The quid pro quo, a Latin term meaning a transaction of “this for that,” was the crux of the Democrats’ case that Mr. Trump engaged in a bribery or extortion scheme that warrants impeachment.

However, the articles of impeachment do not include charges of bribery and extortion or any mention of a quid pro quo.

The articles rely heavily on testimony from Gordon Sondland, the U.S. ambassador to the European Union, who said he offered a prized White House visit for the newly elected Mr. Zelensky in exchange for his announcement of the investigations. But Mr. Sondland said he “presumed” that was what Mr. Trump wanted.

In his only conversation with the president about the matter, Mr. Trump told him that there was “no quid pro quo,” he testified.

None of the witnesses in the impeachment inquiry linked the holdup of military assistance to the investigations or provided a reason for the delay. The aid was held back for about two months and started to flow to Ukraine on Sept. 11, two days after the intelligence community’s inspector general informed Congress of the whistleblower complaint.

Mr. Trump has acknowledged that he wanted an investigation into alleged corruption involving the Bidens and any Ukrainian interference in the 2016 election.

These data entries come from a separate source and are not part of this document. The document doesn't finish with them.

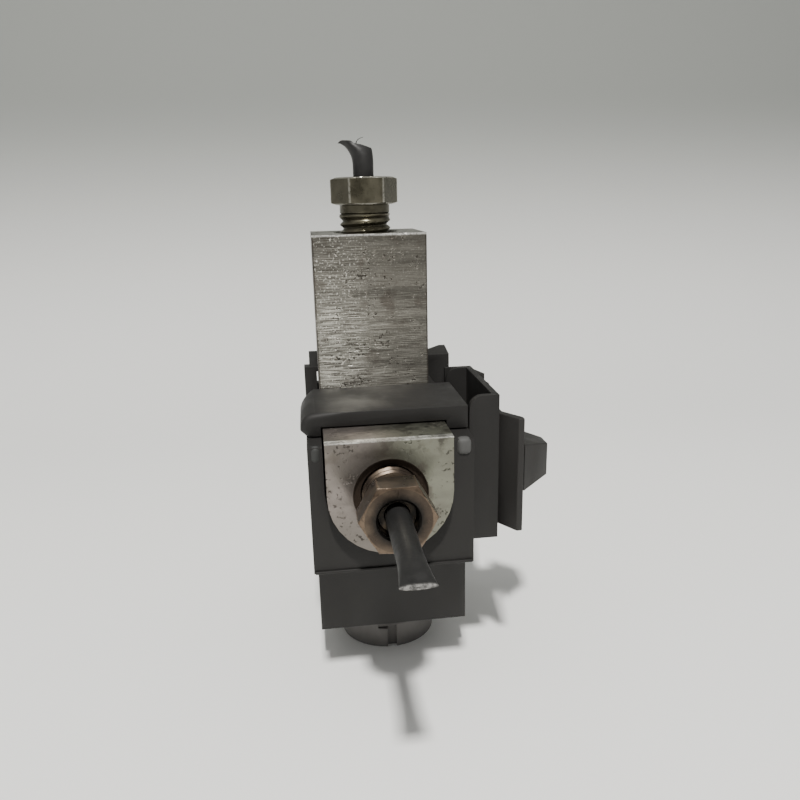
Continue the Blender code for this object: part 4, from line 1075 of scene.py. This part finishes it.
tree, given = geometry_tree("screws_in_a_square", Along_X=16 * MM, Along_Y=23 * MM)
sizes = {"Size_X": given["Along X"], "Size_Y": given["Along Y"]}
corners = add_node(tree, "GeometryNodeMeshGrid", Vertices_X=2, Vertices_Y=2, **sizes)
pattern = add_node(tree, "GeometryNodeObjectInfo", Object=screw)
pattern.inputs["As Instance"].default_value = True
placed = add_node(
    tree,
    "GeometryNodeInstanceOnPoints",
    Points=corners.outputs["Mesh"],
    Instance=pattern.outputs["Geometry"],
)
close_tree(tree, given, placed.outputs[0])
shape = grow(
    "screw_set", tree, stainless, Along_X=far_low.x - screw_low.x, Along_Y=far_low.y - screw_low.y
)
set_middle = (screw_low + far_high) / 2
shape.transform(Matrix.Translation((set_middle.x, set_middle.y, screw_low.z)))
bpy.data.objects.remove(screw)
screws = as_object("housing_screws", shape, stainless)
smooth(screws, 30)
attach(screws, "valve")
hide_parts("housing_screw_1", "housing_screw_2", "housing_screw_3", "housing_screw_4")


# ---- Coil winding
# Enamelled copper wire in layers on the bobbin. Only the outer layer shows, so it is wound turn by
# turn, over a plain ring that stands for the layers below.

WIRE = 0.42 * MM
copper, tree, shader, place = new_finish("enamelled_copper", 0.9, 0.3)
shade = grain(tree, place, 700, 3)
share = steps_between(tree, shade, 0.35, 0.65)
colour = blend_colours(tree, share, (0.62, 0.24, 0.09), (0.44, 0.15, 0.06))
set_look(tree, shader, colour)
shader.inputs["Coat Weight"].default_value = 0.6
raise_surface(tree, shader, grain(tree, place, 2500, 2), 0.00002, 0.3)

winding_low, winding_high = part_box("coil_winding")
winding_radius = (winding_high.x - winding_low.x) / 2
winding_height = winding_high.z - winding_low.z
inner_radius = 7.33 * MM
tree, given = geometry_tree(
    "wound_wire", Radius=9 * MM, Inner_radius=7 * MM, Height=12 * MM, Wire=WIRE, Turns=30.0
)
half_wire = times(tree, given["Wire"], 0.5)
path_radius = maths(tree, "SUBTRACT", given["Radius"], half_wire)
rise = maths(tree, "SUBTRACT", given["Height"], given["Wire"])
helix = add_node(
    tree,
    "GeometryNodeCurveSpiral",
    Resolution=40,
    Rotations=given["Turns"],
    Start_Radius=path_radius,
    End_Radius=path_radius,
    Height=rise,
)
helix.inputs["Reverse"].default_value = False
section = add_node(tree, "GeometryNodeCurvePrimitiveCircle", Resolution=8, Radius=half_wire)
wire = add_node(
    tree, "GeometryNodeCurveToMesh", Curve=helix.outputs[0], Profile_Curve=section.outputs[0]
)
wire.inputs["Fill Caps"].default_value = True
lift = add_node(tree, "ShaderNodeCombineXYZ", Z=half_wire).outputs[0]
lifted = add_node(tree, "GeometryNodeTransform", Geometry=wire.outputs[0], Translation=lift)
ring_outside = maths(tree, "SUBTRACT", given["Radius"], given["Wire"])
ring_middle = times(tree, maths(tree, "ADD", ring_outside, given["Inner radius"]), 0.5)
ring_path = add_node(tree, "GeometryNodeCurvePrimitiveCircle", Resolution=72, Radius=ring_middle)
ring_section = add_node(
    tree,
    "GeometryNodeCurvePrimitiveQuadrilateral",
    Width=maths(tree, "SUBTRACT", ring_outside, given["Inner radius"]),
    Height=rise,
)
ring = add_node(
    tree,
    "GeometryNodeCurveToMesh",
    Curve=ring_path.outputs[0],
    Profile_Curve=ring_section.outputs[0],
)
lift = add_node(tree, "ShaderNodeCombineXYZ", Z=times(tree, given["Height"], 0.5)).outputs[0]
centred = add_node(tree, "GeometryNodeTransform", Geometry=ring.outputs[0], Translation=lift)
close_tree(tree, given, lifted.outputs[0], centred.outputs[0])
shape = grow(
    "winding",
    tree,
    copper,
    Radius=winding_radius,
    Inner_radius=inner_radius,
    Height=winding_height,
    Wire=WIRE,
    Turns=(winding_height - WIRE) / WIRE,
)
winding_middle = (winding_low + winding_high) / 2
shape.transform(Matrix.Translation((winding_middle.x, winding_middle.y, winding_low.z)))
winding = as_object("wound_coil", shape, copper)
smooth(winding, 45)
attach(winding, "valve")
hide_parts("coil_winding")


# ---- Seals
# Nitrile rubber rings and seal discs, moulded and slightly greasy. The rings are turned finely
# here, and the two discs in the plunger keep their CAD shape.

rubber, tree, shader, place = new_finish("black_rubber", 0.0, 0.62)
bloom = grain(tree, place, 900, 4)
colour = blend_colours(tree, bloom, (0.014, 0.014, 0.015), (0.034, 0.034, 0.035))
set_look(tree, shader, colour, steps_between(tree, bloom, 0.3, 0.7, 0.5, 0.72))
raise_surface(tree, shader, grain(tree, place, 3000, 2), 0.00002, 0.4)
paint(rubber, "exhaust_seal", "supply_seal")

rings = {"chamber_o_ring": "valve"}
for port in port_places:
    rings[f"{port}_line_seal"] = f"{port}_line_set"
    rings[f"{port}_port_seal"] = f"{port}_line_set"
for name, body in rings.items():
    low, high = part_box(name)
    size = high - low
    thin = min(range(3), key=lambda axis: size[axis])
    wire_radius = size[thin] / 2
    ring_radius = max(size) / 2 - wire_radius
    angles = [2 * math.pi * i / 24 for i in range(24)]
    section = [(wire_radius * math.sin(a), ring_radius + wire_radius * math.cos(a)) for a in angles]
    shape = spun(section)
    turn = Matrix.Rotation(math.pi / 2, 4, "X") if thin == 1 else Matrix.Identity(4)
    shape.transform(Matrix.Translation((low + high) / 2) @ turn)
    o_ring = as_object(f"{name}_moulded", shape, rubber)
    o_ring.data.shade_smooth()
    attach(o_ring, body)
    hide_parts(name)


# ---- Magnet and plunger
# The steel yoke, washer and fixed core, the drawn tube, the plunger, the bobbin and the suppressor
# resistor keep their CAD shapes, and each gets its own finish.

soft_steel, tree, shader, place = new_finish("soft_steel", 0.92, 0.4)
scale_marks = grain(tree, place, 300, 5)
share = steps_between(tree, scale_marks, 0.35, 0.65)
colour = blend_colours(tree, share, (0.36, 0.36, 0.37), (0.48, 0.48, 0.48))
set_look(tree, shader, colour, steps_between(tree, scale_marks, 0.3, 0.7, 0.34, 0.5))
raise_surface(tree, shader, grain(tree, place, 1.0, 3, (2600, 400, 400)), 0.00003, 0.4)
paint(soft_steel, "flux_yoke", "flux_washer", "fixed_core")
paint(stainless, "armature_tube", "plunger")

spring = as_object("return_spring", nodes["plunger_spring"].data.copy(), stainless)
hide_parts("plunger_spring")
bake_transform(spring)

natural, tree, shader, place = new_finish("natural_nylon", 0.0, 0.48)
flow = grain(tree, place, 240, 4)
colour = blend_colours(tree, flow, (0.50, 0.46, 0.37), (0.62, 0.59, 0.50))
set_look(tree, shader, colour)
shader.inputs["Subsurface Weight"].default_value = 0.08
raise_surface(tree, shader, grain(tree, place, 2600, 2), 0.00002, 0.4)
paint(natural, "coil_bobbin")

ceramic, tree, shader, place = new_finish("banded_resistor", 0.0, 0.45)
resistor_middle = sum(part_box("suppressor_resistor"), Vector()) / 2
along = maths(tree, "SUBTRACT", coordinates(tree, place)["Y"], resistor_middle.y)
colour = blend_colours(tree, grain(tree, place, 800, 3), (0.26, 0.38, 0.46), (0.34, 0.47, 0.55))
for offset, band in (
    (-1.2 * MM, (0.20, 0.07, 0.02)),
    (-0.5 * MM, (0.012, 0.012, 0.012)),
    (0.2 * MM, (0.45, 0.06, 0.03)),
):
    near = steps_between(tree, apart(tree, along, offset), 0.22 * MM, 0.15 * MM)
    colour = blend_colours(tree, near, colour, band)
set_look(tree, shader, colour)
raise_surface(tree, shader, grain(tree, place, 2000, 2), 0.00003, 0.3)
paint(ceramic, "suppressor_resistor")
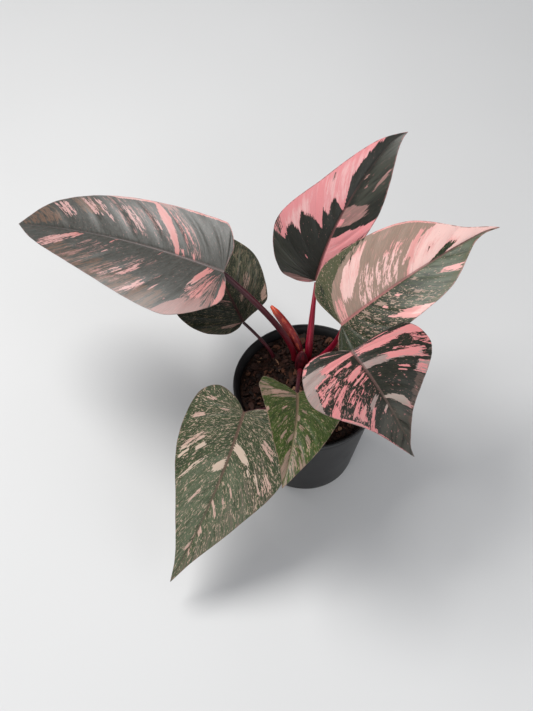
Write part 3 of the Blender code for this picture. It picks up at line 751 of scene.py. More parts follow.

Interest increased in the elder Biden’s actions in Ukraine after he boasted of forcing Ukraine to fire the country’s chief prosecutor in spring 2016. He said he threatened to block a $1 billion U.S. loan guarantee. The prosecutor was widely viewed as not doing enough to combat corruption. But the prosecutor, Viktor Shokin, had looked into corruption allegations against Burisma and Mykola Zlochevsky, the Ukrainian oligarch running the company.

Mr. Trump also wanted Ukraine to look into a missing Democratic National Committee server that Russia hacked during the 2016 presidential campaigns. An American cybersecurity company called CrowdStrike examined the server, but it disappeared before reaching the FBI.

Mr. Trump subscribes to an unsubstantiated theory that the server ended up in Ukraine.